EMERGENCY
DECLARED AFTER SIKKIM’S TAKEOVER
Prime Minister Indira Gandhi and Chogyal Palden Thondup Namgyal
Two months after Sikkim’s merger
with the Indian Union a national emergency was declared in India on June 26,
1975. For the Sikkimese who wanted to voice their resentment against the merger
this was an unfortunate development.
In the midnight of June 26, 1975,
President, Fakruddin Ali Ahmed, passed an ordinance declaring a state of
emergency under Article 352 (1) of the Constitution. By June 27 morning, all prominent leaders of
the opposition in India were under arrest under the Maintenance of Internal
Security Act (MISA). In Sikkim, the axe fell on Nar Bahadur Bhandari and his
anti-merger colleagues - Sonam Yongda, Ashok Tsong (A.K. Subba) and P.B. Subba.

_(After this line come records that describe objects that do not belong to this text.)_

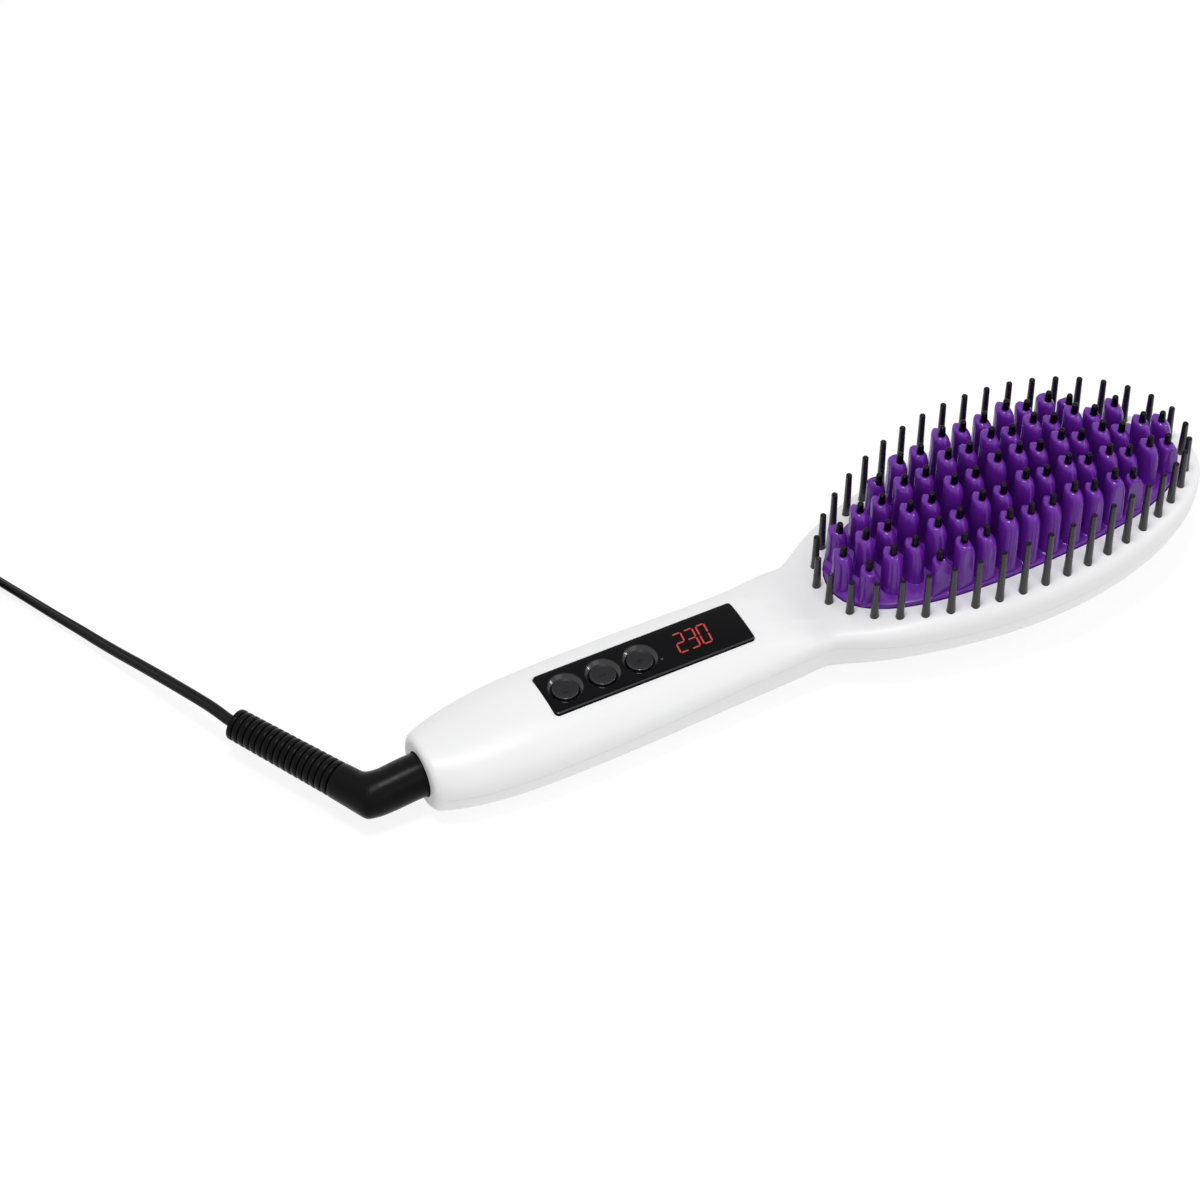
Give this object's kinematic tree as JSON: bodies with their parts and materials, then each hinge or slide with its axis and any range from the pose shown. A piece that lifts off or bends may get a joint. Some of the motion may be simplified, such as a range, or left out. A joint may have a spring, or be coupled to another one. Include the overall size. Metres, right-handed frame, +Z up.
{
  "type": "hair straightening brush",
  "caption": "Heated comb brush with an oval toothed plate, outer bristles, a handle with buttons and a display, and a cord on a swivel.",
  "frame": {"origin": "middle of the brush body's length and width, on the plane that its back rests on", "axes": "+X along the brush towards the head's tip, +Z up out of the face that carries the teeth, +Y to the left when looking along +X"},
  "size_m": [0.4118, 0.19, 0.051],
  "materials": {
    "white_plastic": "satin white moulding",
    "panel_gloss": "polished black",
    "button_plastic": "satin black",
    "purple_comb": "glossy purple coating; the metal under it is a guess",
    "bristle_nylon": "dark grey nylon",
    "boot_rubber": "satin black",
    "cord_jacket": "satin black",
    "tie_plastic": "matte black",
    "plug_plastic": "satin black",
    "pin_metal": "nickel plated",
    "black_plastic": "matte black",
    "brass": "bare brass",
    "ivory_plastic": "matte ivory",
    "steel": "zinc plated",
    "red_lens": "clear red",
    "board_green": "solder mask green",
    "ceramic": "matte ceramic",
    "mica": "mica sheet",
    "aluminium": "rolled",
    "white_wire": "silicone sleeve",
    "red_wire": "silicone sleeve"
  },
  "bodies": {
    "brush_body": {"top_shell": "white_plastic", "bottom_shell": "white_plastic", "control_panel": "panel_gloss", "comb_plate": "purple_comb", "bristle_ring": "bristle_nylon", "contact_strip_1": "brass", "contact_strip_2": "brass", "contact_block": "ivory_plastic", "swivel_bush": "ivory_plastic", "case_screw_1": "steel", "case_screw_2": "steel", "tact_switch_1": "black_plastic", "tact_switch_2": "black_plastic", "tact_switch_3": "black_plastic", "display_module": "black_plastic", "indicator_led": "red_lens", "control_board": "board_green", "heater_plate": "ceramic", "mica_sheet": "mica", "heater_clamp": "aluminium", "temperature_sensor": "ceramic", "thermal_fuse": "steel", "mains_lead_1": "white_wire", "mains_lead_2": "white_wire", "heater_lead_1": "red_wire", "heater_lead_2": "red_wire", "sensor_lead": "white_wire", "board_screw_1": "steel", "board_screw_2": "steel", "board_screw_3": "steel", "board_screw_4": "steel"},
    "power_button": {"power_button": "button_plastic"},
    "cooler_button": {"cooler_button": "button_plastic"},
    "hotter_button": {"hotter_button": "button_plastic"},
    "cord_swivel": {"swivel_core": "black_plastic", "slip_ring_1": "brass", "slip_ring_2": "brass", "cord_boot": "boot_rubber", "cord_free": "cord_jacket", "cord_coil": "cord_jacket", "cord_tie": "tie_plastic", "plug_body": "plug_plastic", "plug_pin_1": "pin_metal", "plug_pin_2": "pin_metal"}
  },
  "joints": [
    {"name": "power_button_press", "type": "slide", "parent": "brush_body", "child": "power_button", "axis": [0, 0, -1], "range_m": [0, 0.0005], "stiffness_N_per_m": 400},
    {"name": "cooler_button_press", "type": "slide", "parent": "brush_body", "child": "cooler_button", "axis": [0, 0, -1], "range_m": [0, 0.0005], "stiffness_N_per_m": 400},
    {"name": "hotter_button_press", "type": "slide", "parent": "brush_body", "child": "hotter_button", "axis": [0, 0, -1], "range_m": [0, 0.0005], "stiffness_N_per_m": 400},
    {"name": "cord_turn", "type": "hinge", "parent": "brush_body", "child": "cord_swivel", "pos_m": [-0.1205, 0, 0.01], "axis": [1, 0, 0], "continuous": true}
  ]
}
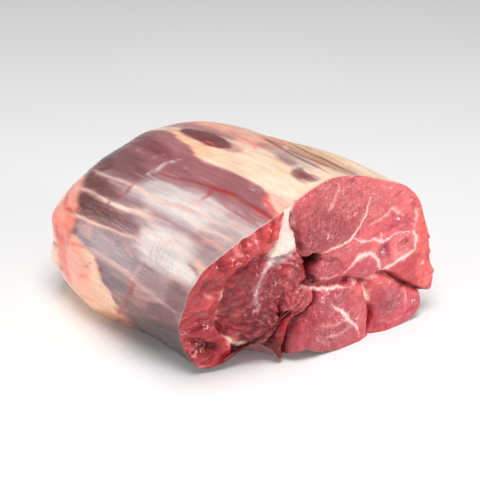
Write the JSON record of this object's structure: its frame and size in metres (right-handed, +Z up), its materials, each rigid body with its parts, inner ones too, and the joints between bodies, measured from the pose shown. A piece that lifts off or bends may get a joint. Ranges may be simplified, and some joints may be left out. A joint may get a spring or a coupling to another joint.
{
  "type": "raw boneless beef shank",
  "caption": "Raw boneless beef shank: a short thick roll of leg muscle in silvery skin and fat, with the marbled red meat showing at its cut ends.",
  "frame": {"origin": "under the middle of the shank, on the surface that it lies on", "axes": "+X across the shank, to the right as seen from its front cut; +Y along the muscles, from the front cut to the back one; +Z up"},
  "size_m": [0.1423, 0.1583, 0.0999],
  "materials": {
    "meat": "moist raw meat under silvery skin and cream fat"
  },
  "bodies": {
    "root": {"shank": "meat"}
  },
  "joints": []
}
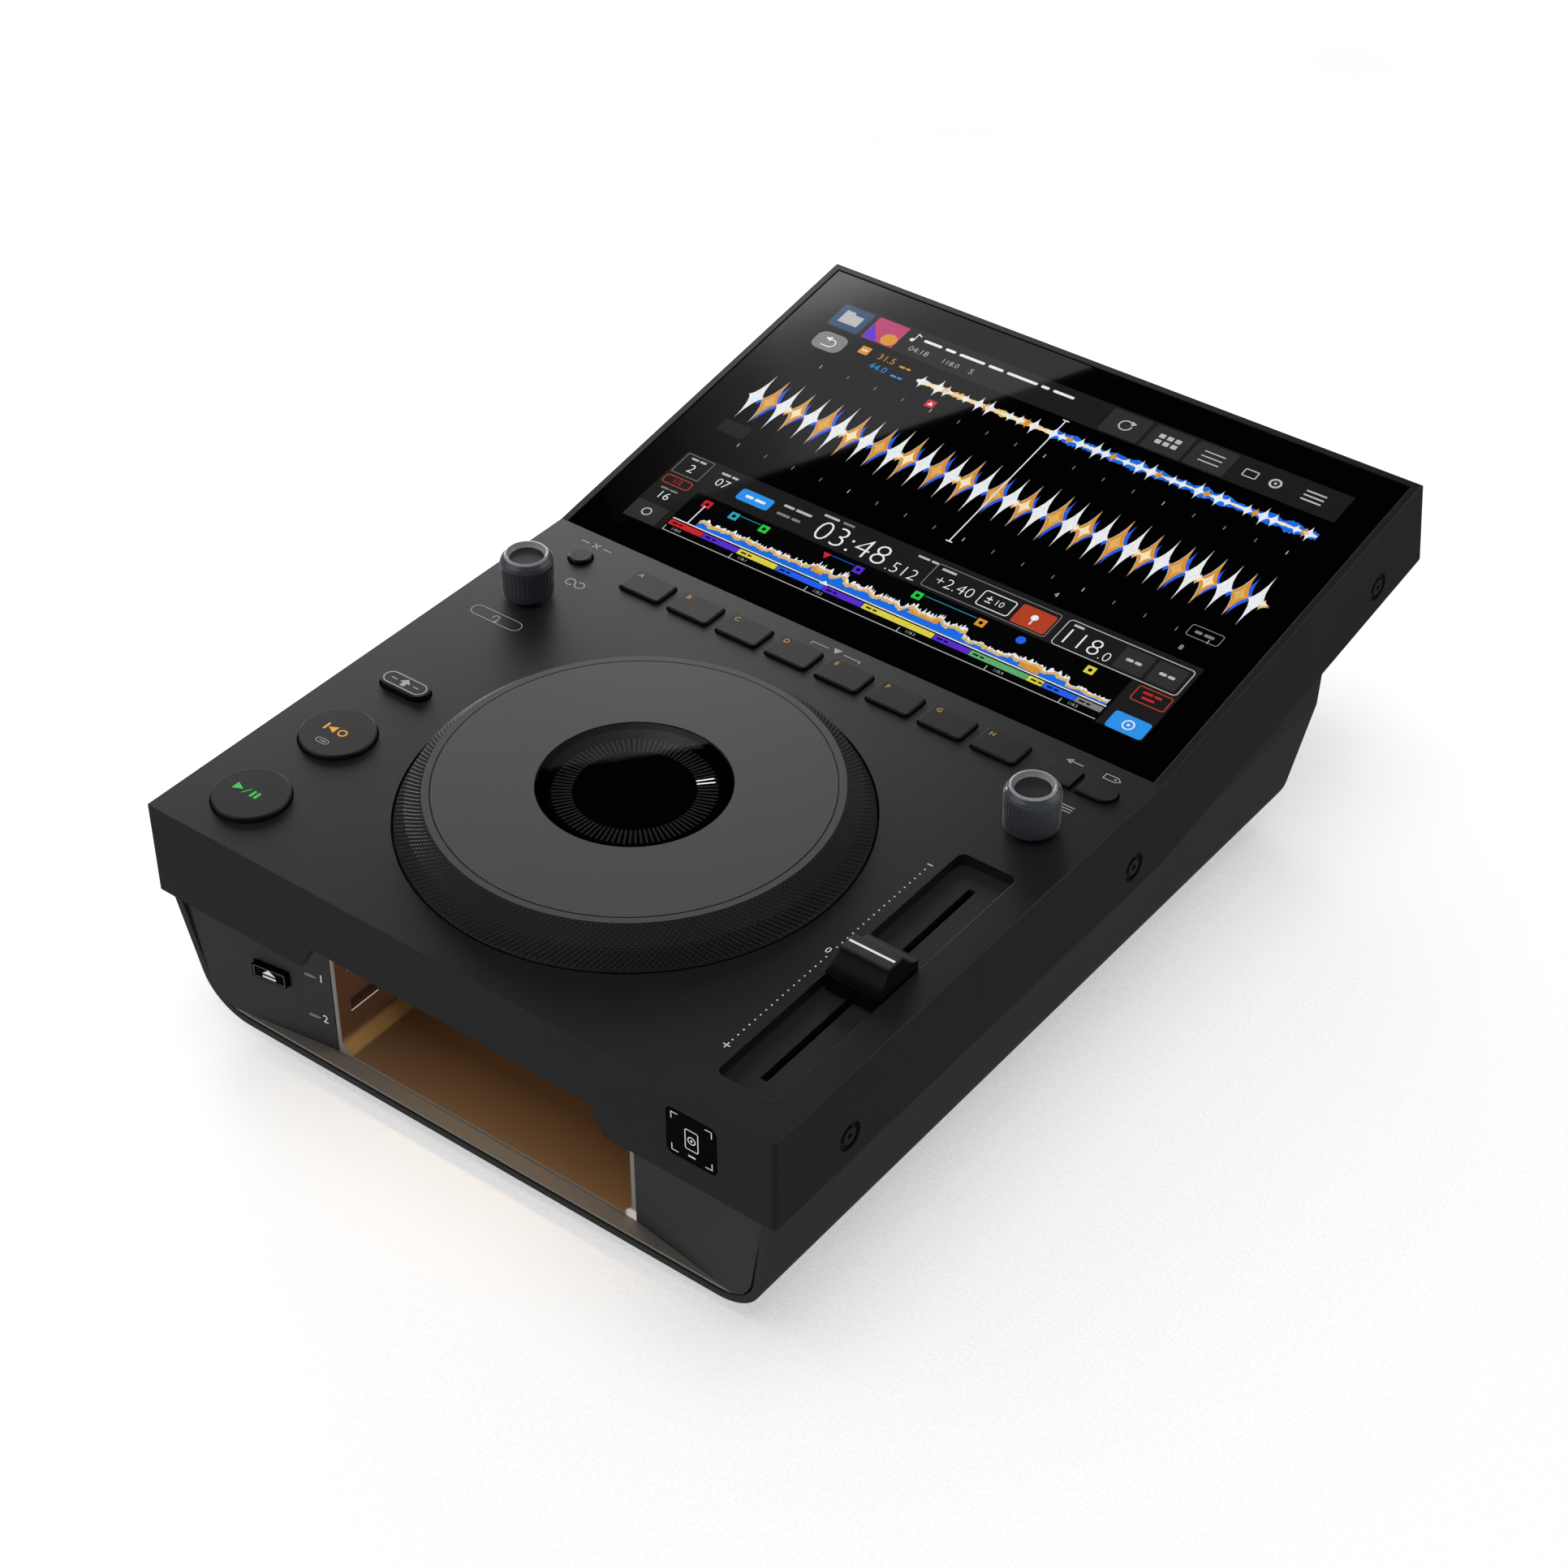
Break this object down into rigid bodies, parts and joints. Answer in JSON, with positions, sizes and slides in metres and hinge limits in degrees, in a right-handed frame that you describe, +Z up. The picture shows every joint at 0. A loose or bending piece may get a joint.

Bhandari and his colleagues were
arrested under MISA and spent about a year (1976-1977) in Berhampur jail in
Bihar. The Emergency lasted precisely 635 days (21 months) between 1975-1977
and about one lakh political activists were arrested during this period. Around
35,000 people were arrested under the MISA and 72,000 were put in jail under
the Defence of India Regulation Act. All the fundamental rights were suspended,
politicians were arrested and a heavy censorship was imposed on the media
throughout India.
The
Emergency was in effect from 25 June 1975 until its withdrawal on 21 March
1977.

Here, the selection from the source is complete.